Monk lo fissò. — Non so nemmeno se sia meglio o peggio! — disse con voce rauca.

— Dipende dal patrimonio — replicò Runcorn ricambiando cupo lo sguardo. — E soprattutto da quanto Dinah e Amity credevano che valesse.

— Herne è già abbastanza ricco — puntualizzò Monk.

— Cosa vuol dire? Per certa gente non si è mai “abbastanza ricchi”. Non si uccide perché si è disperati, ma perché si vuole più di quanto si ha già. — Si alzò lentamente in piedi. — Vi porto da bere. Dovreste mangiare qualcosa. Fanno un ottimo pasticcio di maiale.

— Grazie — disse Monk con sincera gratitudine.

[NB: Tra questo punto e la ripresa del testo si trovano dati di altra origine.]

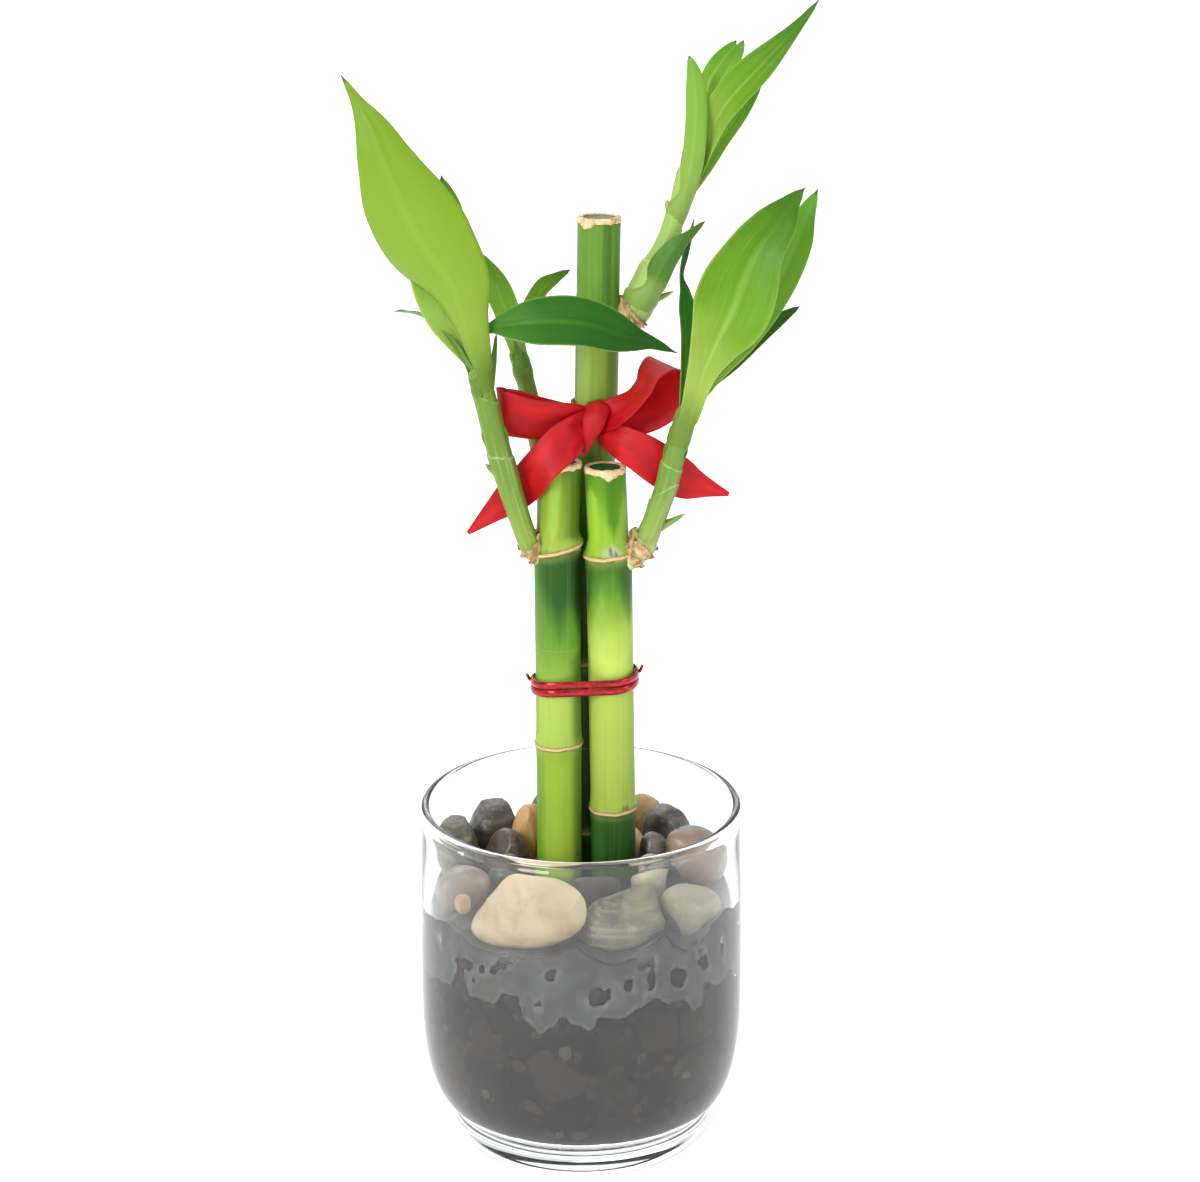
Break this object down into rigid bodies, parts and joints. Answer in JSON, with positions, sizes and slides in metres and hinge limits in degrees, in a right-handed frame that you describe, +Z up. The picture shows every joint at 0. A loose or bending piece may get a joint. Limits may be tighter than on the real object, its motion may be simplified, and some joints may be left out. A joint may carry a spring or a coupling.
{
  "type": "lucky bamboo plant",
  "caption": "Leafy cut bamboo canes held by a wire tie and a satin ribbon bow, standing in gravel, set binder and rounded pebbles in a clear glass tumbler.",
  "frame": {"origin": "centre of the tumbler's flat underside, on the surface that it stands on", "axes": "+X to the right of the front view, +Y to the back, +Z up along the canes"},
  "size_m": [0.1155, 0.0858, 0.2986],
  "materials": {
    "glass": "gloss",
    "gravel": "matte",
    "binder": "satin",
    "cane": "satin",
    "cut_wax": "satin",
    "shoot": "satin",
    "leaf": "satin",
    "leaf_dark": "satin",
    "satin": "satin",
    "red_wire": "gloss",
    "stone_cream": "satin",
    "stone_beige": "satin",
    "stone_tan": "satin",
    "stone_pink": "satin",
    "stone_grey_green": "satin",
    "stone_slate": "satin",
    "stone_brown": "satin"
  },
  "bodies": {
    "root": {"glass_tumbler": "glass", "gravel_bed": "gravel", "binder_layer": "binder", "pebble_01": "stone_cream", "pebble_02": "stone_grey_green", "pebble_03": "stone_beige", "pebble_04": "stone_pink", "pebble_05": "stone_slate", "pebble_06": "stone_slate", "pebble_07": "stone_tan", "pebble_08": "stone_cream", "pebble_09": "stone_brown", "pebble_10": "stone_beige", "pebble_11": "stone_grey_green", "pebble_12": "stone_slate", "pebble_13": "stone_brown", "pebble_14": "stone_tan", "pebble_15": "stone_pink", "pebble_16": "stone_tan", "pebble_17": "stone_slate", "pebble_18": "stone_slate", "pebble_19": "stone_grey_green", "pebble_20": "stone_brown", "pebble_21": "stone_beige", "pebble_22": "stone_slate", "cane_left": "cane", "cane_right": "cane", "cane_rear": "cane", "wax_seal_left": "cut_wax", "wax_seal_right": "cut_wax", "wax_seal_rear": "cut_wax", "shoot_left": "shoot", "shoot_right": "shoot", "shoot_top": "shoot", "shoot_back": "shoot", "leaf_left_1": "leaf", "leaf_left_2": "leaf", "leaf_left_3": "leaf", "leaf_left_4": "leaf_dark", "leaf_left_5": "leaf", "leaf_back_1": "leaf", "leaf_back_2": "leaf", "leaf_right_1": "leaf_dark", "leaf_right_2": "leaf", "leaf_right_3": "leaf", "leaf_right_4": "leaf", "leaf_top_1": "leaf", "leaf_top_2": "leaf", "leaf_top_3": "leaf", "leaf_top_4": "leaf", "leaf_top_5": "leaf", "leaf_top_6": "leaf", "ribbon_bow": "satin", "wire_tie": "red_wire"}
  },
  "joints": []
}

Inaspettatamente Runcorn sorrise. Durò un attimo, poi si voltò e si diresse verso il bancone, sui cui luccicavano i boccali e le spine per spillare la birra dai barili.

— Sì, signore — confermò gravemente l’avvocato della famiglia Lambourn il giorno seguente, in risposta alle domande di Monk. — Una somma molto ingente. Non vi posso dire a quanto ammonta esattamente, ma il dottor Lambourn era un uomo avveduto e prudente. Ha sempre amministrato ottimamente i suoi beni.

— A chi ha lasciato il patrimonio, signor Bredenstoke? — chiese Monk.

L’espressione di Bredenstoke non cambiò minimamente, gli occhi azzurri erano impassibili. — Alle figlie naturali, signore: Marianne e Adah.

— Tutto quanto?

— A parte qualche piccolo lascito, sì, signore.

— Non alla moglie?

— No, signore. Lei ha solo quanto basta per prendersi cura delle figlie.

Monk avvertì un’improvvisa sensazione di calore. — Grazie.